I believe the University of Georgia or GT is doing a research project currently on wood to oil, and is finding that it it is about 11,000 pounds of standing green or about one thousand board feet of young timber similar to what is being thinned for pulp at 15 years, ergo a little over 2 cord of wood per barrel of a crude oil, thus refining it farther will yeild the fuel for different applications. I was talking with sawmill manufacturer in November about the process as his mill has diesel a power plant on it, which in these parts i would try for growing "rapeseed" or "canola" to squeeze usable oil from, as it is closer to the product needed for end use in a diesel powerplant.

William
Idaho


----------



## solidwoods (Dec 23, 2005)

The aluminum would work fine in a gen gas system (with a water filter, water provides the acid) except for the cost of aluminum.
I imagine it would dissolve easier than carbon steel.

The wood smoke should produce a constant amount. of H2, but the steels H2 production would vary. I imagine the outcome would be higher engine rpm (this is without a storage device to regulate gas or a governed air intake to thin the gas)

I like the concept for an electric generator since it runs at a constant rpm and fairly consistent torque load.

Or create H2 with the above , liquefy it , then use it. But liquefying is $$. Maybe a good solution for portable concept like vehicles

I don't know what you mean about plastic liners though?

With carbon steel distill (or aluminum) , one would need to know the concentration (any ideas),, then steel could be auto added (once the rate of dissolve is known).

With just wood smoke only about half of the engines hp is possible (from what I have read) So I thought an addition would help (so you don't need an engine 2x the size). 

But how much will steels dissolved H2 add?
Depends on its rate of dissolve.
Steel wool/shavings maybe better but more $ and limitations because of availability.
The filter water would be warm which should help.

I also wonder if the acidic water from the filter could be use to ferment wood for alcohol.

The reason I like wood (for me) is its a byproduct of my sawmilling/planer opns.
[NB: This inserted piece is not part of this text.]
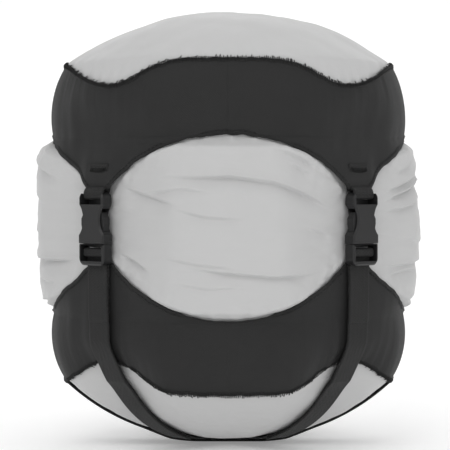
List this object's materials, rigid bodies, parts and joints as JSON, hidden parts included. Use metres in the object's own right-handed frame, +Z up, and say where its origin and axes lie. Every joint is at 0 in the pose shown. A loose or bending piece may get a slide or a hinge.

Wood slabs and fine dust/shavings.
And H2 generation seems to be a smart way to go since the earth has allot of it and it burns clean. 
I just don't know if an auto engine is right for it though. The gasoline provides lube for its path through the engine. Although LPG/LNG don't have any oil properties and engines work fine with it.

I think one of the biggest showstoppers to H2 for engines has been Detroit.
The engine wouldn't need emissions contraptions which means a simpler cheaper engine and thats contrary to manufacturing the most complicated costly engine possible (and non user maintainable) (and lasts longer because of less carbon contamination) (and) (and).
The last thing auto mfrs. want is a simple less expensive engine.
Makes you wonder who helped the EPA get auto emission standards passed as laws.

OK- Full circle wander/rant.

My moneys on 2 guys in a garage and American inequity.
jim


----------



## btupper2001 (Feb 2, 2008)

Thanks for all the posts. I've started doing quite a bit of research in this area. There are a lot of rural areas in the world that use this technology to provide electrical power. I've found that a lot of people produce power using this technology with other items to fuel the stove. I've even found a company that states their product uses human waste to produce electrical power. None of these companies will talk to me since I'm an individual looking for a small scale test of this technology. I work in the food service industry and can see a ton of waste in terms of food (either down the garbage disposal or out with the trash). It only makes sense that this waste could be burnt in one of these gasifiers and the syngas could be used to produce electricity (either internal combustion, fuel cell, or micro turbine). Does anyone know of anyone that does this on a small scale? Any info would be wonderful!


----------



## Metcalf (Feb 15, 2007)

Comment on Fischer Tropsch research.

There has been some really good research in FT processes, specifically catalyst s and operation pressures, that will allow the formation of liquid synthetic diesel fuel WITHOUT any further processing. 

In general with the FT process you get a spectrum of hydrocarbons from low octane gasoline ( 70 octane approximately ) to diesel like fuels to heavy wax. I have been doing research into using Ruthenium deposited on Alumina. Under the correct pressure, rather low pressures overall, and temperature will yield a large portion of synthetic diesel fuel that doesn't need any further refining. It just needs to be separated from the wax and low octane gasoline. I think this technology has a lot of promise for liquid fuels. Don't forget, this process worked well in history to generate liquid fuels for Germany in WWII. I wouldn't hold that against the inventors though.

This process can work with many different systems. All the FT process does is use hydrogen and Carbon Monoxide. You can get those components from a variety of sources. I have been looking at solar hydrogen and ways to sequester carbon dioxide that could be broken down into CO for use in the process. Just imagine being able to make 120,000 btu/g fuel from water, air, and sunshine 

Never stop dreaming...


----------